Timeseries model training using Lux.jl

Hi,
I’m using the Lux.jl simple LSTM classifier example ( Training a Simple LSTM | Lux.jl Docs ) to try and train a simple LSTM to predict timeseries data. I’m having issues however, as the LSTM model example is designed for a single output, so I’m not sure how to predict a timeseries.

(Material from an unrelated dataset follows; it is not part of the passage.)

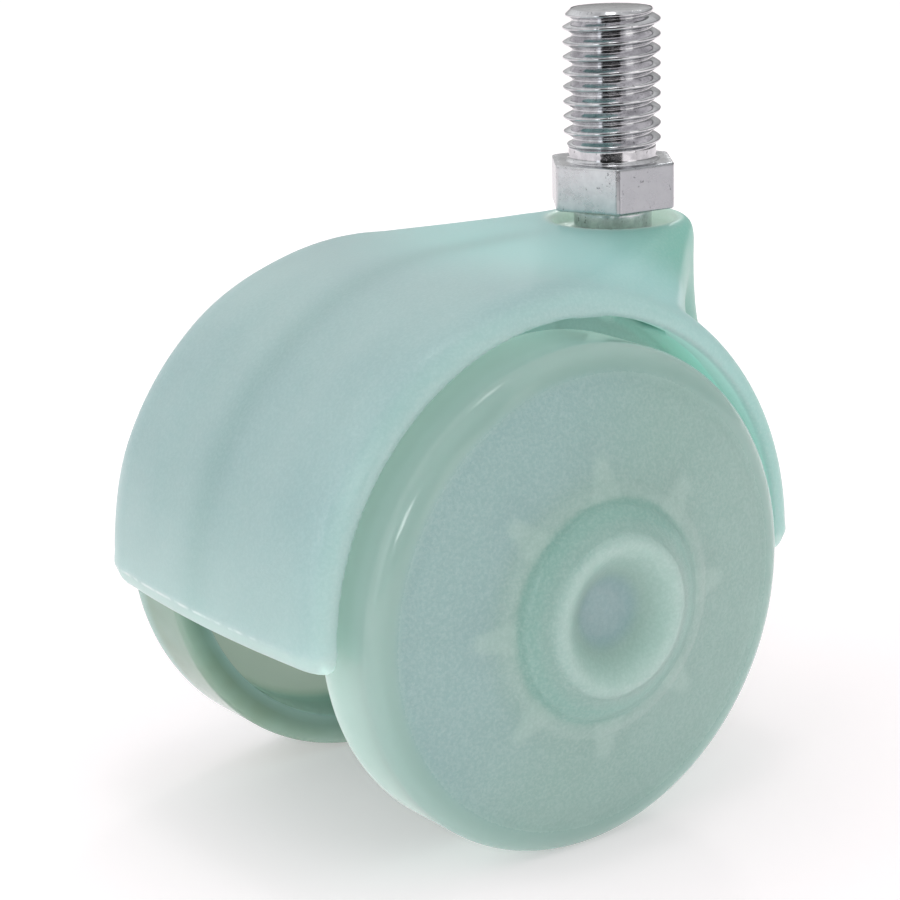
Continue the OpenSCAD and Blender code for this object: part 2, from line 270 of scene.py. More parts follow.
def wheel_plastic():
    m = Nodes("wheel_plastic")
    co = m.coords()
    cloud = m.noise(co, 50, 3)
    grain = m.noise(co, 2700, 2, 0.7)
    frost = m.attribute("frost")
    body = m.mix(m.span(cloud, 0.35, 0.65, 0, 1), srgb(142, 171, 164), srgb(148, 176, 169))
    # painted reflection: a bluish cast on the upper left of the frosted face
    body = m.tint(body, "blue_reflection", 0.6, (144, 172, 175))
    # painted shade: the shoulder darker than the face and the tread
    body = m.tint(body, "edge", 0.4, (128, 154, 148))
    body = m.tint(body, "ring", 0.45, (126, 174, 163))
    body = m.tint(body, "rib", 0.6, (166, 192, 184))
    # painted light: the hub's dish lighter, lifting the shade in the hollow, and its floor lighter and
    # bluer
    body = m.tint(body, "dish", 0.6, (166, 195, 186))
    body = m.tint(body, "pit", 0.8, (150, 184, 188))
    body = m.tint(body, "hollow", 0.6, (160, 162, 144))
    # painted shade on the left wheel's tread, with a mottled stain
    shade_and_stain = m.math("MULTIPLY", m.attribute("shade_and_stain"), m.span(m.noise(co, 110, 3), 0.35, 0.65, 0.45, 0.85))
    body = m.mix(shade_and_stain, body, srgb(116, 138, 118))
    body = m.mix(m.math("MULTIPLY", frost, m.span(grain, 0.4, 0.75, 0, 0.12)), body, srgb(236, 248, 244))
    m.put(m.bsdf, "Base Color", body)
    rough = m.math("ADD", m.math("MULTIPLY", frost, 0.24), m.span(grain, 0.3, 0.7, 0.1, 0.15))
    m.put(m.bsdf, "Roughness", rough)
    m.put(m.bsdf, "IOR", 1.5)
    m.put(m.bsdf, "Specular IOR Level", m.span(m.attribute("tread"), 0, 1, 0.5, 0.12))
    m.put(m.bsdf, "Subsurface Weight", 1.0)
    m.put(m.bsdf, "Subsurface Radius", (0.9, 1.0, 0.96))
    m.put(m.bsdf, "Subsurface Scale", 0.013)
    # painted glow: the tread gives off a faint light, standing in for light carried through the plastic
    m.put(m.bsdf, "Emission Color", m.mix(m.attribute("tread"), (0, 0, 0), srgb(110, 119, 114)))
    m.put(m.bsdf, "Emission Strength", 1.0)
    m.put(m.bsdf, "Normal", m.bump(m.math("MULTIPLY", grain, frost), 0.6))
    return m.mat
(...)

Here are my model and model training functions:

using ADTypes, Lux, LuxCUDA, JLD2, MLUtils, Optimisers, Zygote, Printf, Random, Statistics

function LSTMChain(in_dims, hidden_dims, out_dims)
    lstm_cell = LSTMCell(in_dims => hidden_dims)
    classifier = Dense(hidden_dims => out_dims)
    return @compact(; lstm_cell, classifier) do x
        x_init, x_rest = Iterators.peel(LuxOps.eachslice(x, Val(2)))
        y, carry = lstm_cell(x_init)
        for x in x_rest
            y, carry = lstm_cell((x, carry))
        end
        @return vec(classifier(y))
    end
end

function train_model_lstm(model, train_data, val_data, epochs; lossfn = MAELoss(),
    rng = Xoshiro(0), opt=Adam(0.03), batch_size=50)
    ps, st = Lux.setup(rng, model)

    train_state = Training.TrainState(model, ps, st, opt)

    for epoch in 1:epochs
        # Train the model
        for (x, y) in eachobs(train_data, batchsize=batch_size)
            (_, loss, _, train_state) = Training.single_train_step!(
                AutoZygote(), lossfn, (x, y), train_state)

            @printf "Epoch [%3d]: Loss %4.5f\n" epoch loss
        end

        # Validate the model
        st_ = Lux.testmode(train_state.states)
        for (x, y) in eachobs(val_data, batchsize=batch_size)
            ŷ, st_ = model(x, train_state.parameters, st_)
            loss = lossfn(ŷ, y)
            @printf "Validation: Loss %4.5f " loss
        end
    end

    return (train_state.parameters, train_state.states)
end

Then training the model is run

# Split data into training and testing with (split_size*100)% training data
cv_data, test_data = MLUtils.splitobs((X[:, vars_ind]', Y'); at=0.60)

model = LSTMChain(length(vars_ind), 128, 1)

ps_trained, st_trained = train_model_lstm(model, cv_data, test_data, 100)

The data has 77 timesteps, 100 scenarios and 5 features, but is arranged so that the timeseries are stacked in a (77005) matrix, which is then flipped to match (featuresbatch_size). This stacking of timeseries works fine with the chained dense layers architecture, (such as Chain(Dense(input, hidden), Dense(hidden,output)), but I’m guessing my issue is the LSTM layers behaving differently. The error I get is
DimensionMismatch: loss function expects size(ŷ) = (1,) to match size(y) = (1, 50)
(here I am using a batch size of 50)

Should I not be stacking timeseries and instead be looping over timesteps and training for each time step? Or is something else going wrong?

Thanks!